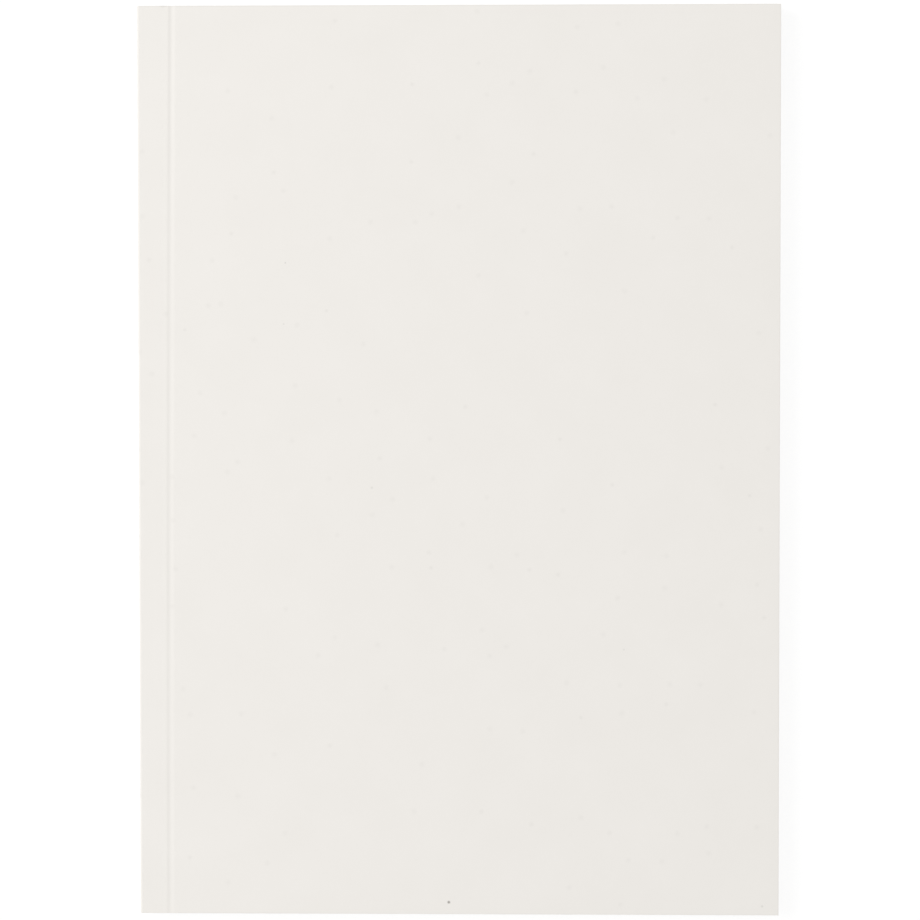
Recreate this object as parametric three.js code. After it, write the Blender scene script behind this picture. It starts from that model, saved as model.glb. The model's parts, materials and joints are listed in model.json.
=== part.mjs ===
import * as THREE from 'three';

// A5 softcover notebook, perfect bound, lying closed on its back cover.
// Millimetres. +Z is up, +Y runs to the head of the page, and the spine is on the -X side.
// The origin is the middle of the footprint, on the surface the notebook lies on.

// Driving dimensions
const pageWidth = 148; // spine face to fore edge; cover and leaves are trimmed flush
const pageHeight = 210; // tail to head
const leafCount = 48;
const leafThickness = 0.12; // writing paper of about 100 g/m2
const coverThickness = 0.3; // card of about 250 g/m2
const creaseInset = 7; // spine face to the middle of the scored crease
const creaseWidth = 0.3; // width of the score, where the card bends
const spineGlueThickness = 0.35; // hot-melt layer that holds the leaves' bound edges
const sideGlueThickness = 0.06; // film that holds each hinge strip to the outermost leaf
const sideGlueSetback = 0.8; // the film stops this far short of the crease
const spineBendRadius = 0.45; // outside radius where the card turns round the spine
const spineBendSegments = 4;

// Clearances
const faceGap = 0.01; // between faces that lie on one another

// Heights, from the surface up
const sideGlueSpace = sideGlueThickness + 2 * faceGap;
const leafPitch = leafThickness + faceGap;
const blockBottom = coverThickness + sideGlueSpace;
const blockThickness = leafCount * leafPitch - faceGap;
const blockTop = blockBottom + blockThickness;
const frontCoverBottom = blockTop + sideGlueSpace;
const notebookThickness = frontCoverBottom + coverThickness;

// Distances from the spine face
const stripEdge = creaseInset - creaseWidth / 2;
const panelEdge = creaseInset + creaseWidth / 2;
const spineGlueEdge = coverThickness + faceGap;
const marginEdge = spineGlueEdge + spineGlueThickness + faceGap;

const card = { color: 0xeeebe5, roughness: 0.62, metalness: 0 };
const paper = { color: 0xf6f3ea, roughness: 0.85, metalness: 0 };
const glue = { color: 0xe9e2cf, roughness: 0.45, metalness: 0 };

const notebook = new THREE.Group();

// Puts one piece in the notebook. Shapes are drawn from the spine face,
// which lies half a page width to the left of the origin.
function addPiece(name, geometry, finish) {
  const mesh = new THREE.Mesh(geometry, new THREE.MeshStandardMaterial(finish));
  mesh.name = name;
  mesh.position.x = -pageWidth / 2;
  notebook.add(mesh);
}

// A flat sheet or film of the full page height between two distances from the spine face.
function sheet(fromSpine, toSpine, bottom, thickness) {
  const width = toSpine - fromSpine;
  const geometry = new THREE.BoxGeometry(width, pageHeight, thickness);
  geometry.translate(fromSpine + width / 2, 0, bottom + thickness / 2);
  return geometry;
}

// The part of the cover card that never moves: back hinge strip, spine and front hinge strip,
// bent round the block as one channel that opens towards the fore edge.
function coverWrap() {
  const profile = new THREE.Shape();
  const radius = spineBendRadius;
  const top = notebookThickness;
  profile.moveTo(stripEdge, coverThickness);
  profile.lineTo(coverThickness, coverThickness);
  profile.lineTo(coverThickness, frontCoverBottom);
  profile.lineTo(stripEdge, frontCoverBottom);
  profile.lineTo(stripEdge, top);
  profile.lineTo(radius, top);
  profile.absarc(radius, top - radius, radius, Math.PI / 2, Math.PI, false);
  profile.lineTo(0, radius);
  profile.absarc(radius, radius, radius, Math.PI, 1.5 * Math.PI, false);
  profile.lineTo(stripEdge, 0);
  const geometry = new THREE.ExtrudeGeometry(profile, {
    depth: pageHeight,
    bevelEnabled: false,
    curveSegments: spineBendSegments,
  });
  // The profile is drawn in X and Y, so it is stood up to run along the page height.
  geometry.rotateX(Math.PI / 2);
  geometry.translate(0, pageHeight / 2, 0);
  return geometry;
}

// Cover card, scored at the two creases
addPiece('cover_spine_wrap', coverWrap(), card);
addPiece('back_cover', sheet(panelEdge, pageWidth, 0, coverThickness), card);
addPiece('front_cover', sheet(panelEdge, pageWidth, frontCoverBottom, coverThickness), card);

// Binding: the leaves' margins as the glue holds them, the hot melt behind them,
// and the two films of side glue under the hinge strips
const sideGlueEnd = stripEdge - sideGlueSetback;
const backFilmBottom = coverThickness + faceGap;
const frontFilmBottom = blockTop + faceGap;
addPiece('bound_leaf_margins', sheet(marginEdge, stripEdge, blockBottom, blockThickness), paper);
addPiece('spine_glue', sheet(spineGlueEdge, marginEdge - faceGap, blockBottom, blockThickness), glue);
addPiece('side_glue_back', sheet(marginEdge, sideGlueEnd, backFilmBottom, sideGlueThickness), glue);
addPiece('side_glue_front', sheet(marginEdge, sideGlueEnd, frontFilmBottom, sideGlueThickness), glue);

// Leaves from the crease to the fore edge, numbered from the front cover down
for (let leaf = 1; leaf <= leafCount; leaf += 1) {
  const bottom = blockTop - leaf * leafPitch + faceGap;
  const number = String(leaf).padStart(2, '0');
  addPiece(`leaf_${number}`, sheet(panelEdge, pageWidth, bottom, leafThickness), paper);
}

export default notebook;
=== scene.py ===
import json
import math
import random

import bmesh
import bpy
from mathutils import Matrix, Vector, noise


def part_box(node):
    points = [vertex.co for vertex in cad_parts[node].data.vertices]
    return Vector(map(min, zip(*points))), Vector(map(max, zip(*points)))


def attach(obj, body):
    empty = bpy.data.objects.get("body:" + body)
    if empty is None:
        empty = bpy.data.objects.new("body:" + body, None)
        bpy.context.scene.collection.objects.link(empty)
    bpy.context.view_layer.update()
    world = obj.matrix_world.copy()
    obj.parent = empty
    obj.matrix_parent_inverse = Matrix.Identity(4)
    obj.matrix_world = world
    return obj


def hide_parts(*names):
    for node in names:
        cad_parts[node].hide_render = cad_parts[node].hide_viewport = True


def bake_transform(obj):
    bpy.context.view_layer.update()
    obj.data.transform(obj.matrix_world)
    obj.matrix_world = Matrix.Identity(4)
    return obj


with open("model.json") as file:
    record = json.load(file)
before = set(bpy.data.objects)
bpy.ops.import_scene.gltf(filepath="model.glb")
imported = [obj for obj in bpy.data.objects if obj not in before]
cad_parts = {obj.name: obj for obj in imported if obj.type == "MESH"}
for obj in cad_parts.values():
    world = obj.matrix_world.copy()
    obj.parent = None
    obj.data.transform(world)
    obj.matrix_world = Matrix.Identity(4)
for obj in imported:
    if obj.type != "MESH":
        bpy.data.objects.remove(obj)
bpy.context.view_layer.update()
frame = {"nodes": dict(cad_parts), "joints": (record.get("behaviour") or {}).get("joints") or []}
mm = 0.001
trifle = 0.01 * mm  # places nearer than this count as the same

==

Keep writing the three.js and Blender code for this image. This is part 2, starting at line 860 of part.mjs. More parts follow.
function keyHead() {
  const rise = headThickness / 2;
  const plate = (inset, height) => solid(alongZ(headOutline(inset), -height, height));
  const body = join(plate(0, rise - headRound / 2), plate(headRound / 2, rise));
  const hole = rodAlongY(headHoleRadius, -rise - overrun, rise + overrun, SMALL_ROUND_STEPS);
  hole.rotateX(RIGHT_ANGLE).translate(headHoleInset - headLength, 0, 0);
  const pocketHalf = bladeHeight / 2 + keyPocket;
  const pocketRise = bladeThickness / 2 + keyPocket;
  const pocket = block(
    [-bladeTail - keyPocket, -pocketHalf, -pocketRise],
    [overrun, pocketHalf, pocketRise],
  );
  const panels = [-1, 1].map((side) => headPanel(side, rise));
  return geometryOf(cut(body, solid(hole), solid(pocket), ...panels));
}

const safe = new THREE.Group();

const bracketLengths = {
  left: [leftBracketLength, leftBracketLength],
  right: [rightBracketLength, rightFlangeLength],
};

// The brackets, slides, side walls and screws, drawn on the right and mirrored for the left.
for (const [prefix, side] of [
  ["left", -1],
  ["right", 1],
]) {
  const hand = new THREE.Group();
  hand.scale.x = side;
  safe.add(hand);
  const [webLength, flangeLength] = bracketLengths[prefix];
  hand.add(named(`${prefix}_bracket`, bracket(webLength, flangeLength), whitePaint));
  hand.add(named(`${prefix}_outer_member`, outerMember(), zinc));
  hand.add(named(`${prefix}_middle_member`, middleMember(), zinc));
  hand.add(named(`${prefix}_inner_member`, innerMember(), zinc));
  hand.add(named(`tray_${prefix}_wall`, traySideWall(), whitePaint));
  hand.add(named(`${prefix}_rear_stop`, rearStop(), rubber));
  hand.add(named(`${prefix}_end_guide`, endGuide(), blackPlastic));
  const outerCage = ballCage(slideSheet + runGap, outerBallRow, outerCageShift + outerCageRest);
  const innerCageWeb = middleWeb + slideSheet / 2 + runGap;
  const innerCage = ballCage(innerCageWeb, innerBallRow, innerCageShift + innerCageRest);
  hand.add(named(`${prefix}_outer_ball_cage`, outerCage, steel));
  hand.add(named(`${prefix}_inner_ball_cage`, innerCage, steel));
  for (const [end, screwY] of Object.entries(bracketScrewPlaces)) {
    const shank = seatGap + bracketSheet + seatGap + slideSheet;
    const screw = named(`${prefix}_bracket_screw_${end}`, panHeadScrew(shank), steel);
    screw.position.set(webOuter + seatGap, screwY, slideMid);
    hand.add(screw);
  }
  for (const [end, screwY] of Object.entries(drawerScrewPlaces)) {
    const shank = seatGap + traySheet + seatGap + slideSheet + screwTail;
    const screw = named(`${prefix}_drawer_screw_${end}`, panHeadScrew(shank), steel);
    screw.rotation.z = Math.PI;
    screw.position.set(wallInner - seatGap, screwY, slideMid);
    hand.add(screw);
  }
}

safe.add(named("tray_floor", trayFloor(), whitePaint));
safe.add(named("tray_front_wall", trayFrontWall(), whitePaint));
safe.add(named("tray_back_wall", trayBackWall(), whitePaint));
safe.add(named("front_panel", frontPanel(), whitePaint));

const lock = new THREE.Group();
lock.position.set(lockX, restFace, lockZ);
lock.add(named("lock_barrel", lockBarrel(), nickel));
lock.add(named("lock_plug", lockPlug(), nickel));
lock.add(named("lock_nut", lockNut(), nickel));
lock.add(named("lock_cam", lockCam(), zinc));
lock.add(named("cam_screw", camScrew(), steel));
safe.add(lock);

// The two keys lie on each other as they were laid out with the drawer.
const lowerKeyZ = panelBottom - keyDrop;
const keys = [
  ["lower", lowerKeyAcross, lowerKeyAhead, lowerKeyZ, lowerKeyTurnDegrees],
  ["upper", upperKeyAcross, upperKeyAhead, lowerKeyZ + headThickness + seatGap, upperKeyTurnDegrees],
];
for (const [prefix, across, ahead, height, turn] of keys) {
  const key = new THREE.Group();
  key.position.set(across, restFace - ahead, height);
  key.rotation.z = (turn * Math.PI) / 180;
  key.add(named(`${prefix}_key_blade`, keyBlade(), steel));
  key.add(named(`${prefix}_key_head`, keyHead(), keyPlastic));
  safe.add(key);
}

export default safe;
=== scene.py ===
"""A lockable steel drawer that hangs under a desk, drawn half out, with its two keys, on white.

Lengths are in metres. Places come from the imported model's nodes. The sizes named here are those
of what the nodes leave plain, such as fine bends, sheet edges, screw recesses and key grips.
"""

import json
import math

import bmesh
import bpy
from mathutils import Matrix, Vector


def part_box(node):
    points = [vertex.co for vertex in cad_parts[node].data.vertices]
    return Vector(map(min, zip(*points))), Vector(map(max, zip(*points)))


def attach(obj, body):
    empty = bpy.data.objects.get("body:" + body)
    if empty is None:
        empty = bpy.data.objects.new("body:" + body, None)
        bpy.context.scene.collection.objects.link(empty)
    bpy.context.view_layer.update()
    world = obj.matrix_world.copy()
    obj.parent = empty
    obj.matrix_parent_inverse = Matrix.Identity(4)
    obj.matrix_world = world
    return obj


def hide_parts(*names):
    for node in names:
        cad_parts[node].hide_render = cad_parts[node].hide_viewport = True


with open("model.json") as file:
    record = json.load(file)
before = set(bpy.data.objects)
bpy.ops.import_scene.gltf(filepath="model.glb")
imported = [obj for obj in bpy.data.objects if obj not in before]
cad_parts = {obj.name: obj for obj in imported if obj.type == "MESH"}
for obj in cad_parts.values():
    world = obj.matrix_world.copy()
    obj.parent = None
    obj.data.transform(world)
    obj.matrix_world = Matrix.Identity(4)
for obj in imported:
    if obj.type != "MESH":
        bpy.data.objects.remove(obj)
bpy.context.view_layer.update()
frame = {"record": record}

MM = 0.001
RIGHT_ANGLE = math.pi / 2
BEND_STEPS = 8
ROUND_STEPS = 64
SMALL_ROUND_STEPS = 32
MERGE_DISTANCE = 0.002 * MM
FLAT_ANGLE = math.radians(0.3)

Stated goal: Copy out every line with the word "frame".

Task output:
frame = {"nodes": dict(cad_parts), "joints": (record.get("behaviour") or {}).get("joints") or []}
frame = {"record": record}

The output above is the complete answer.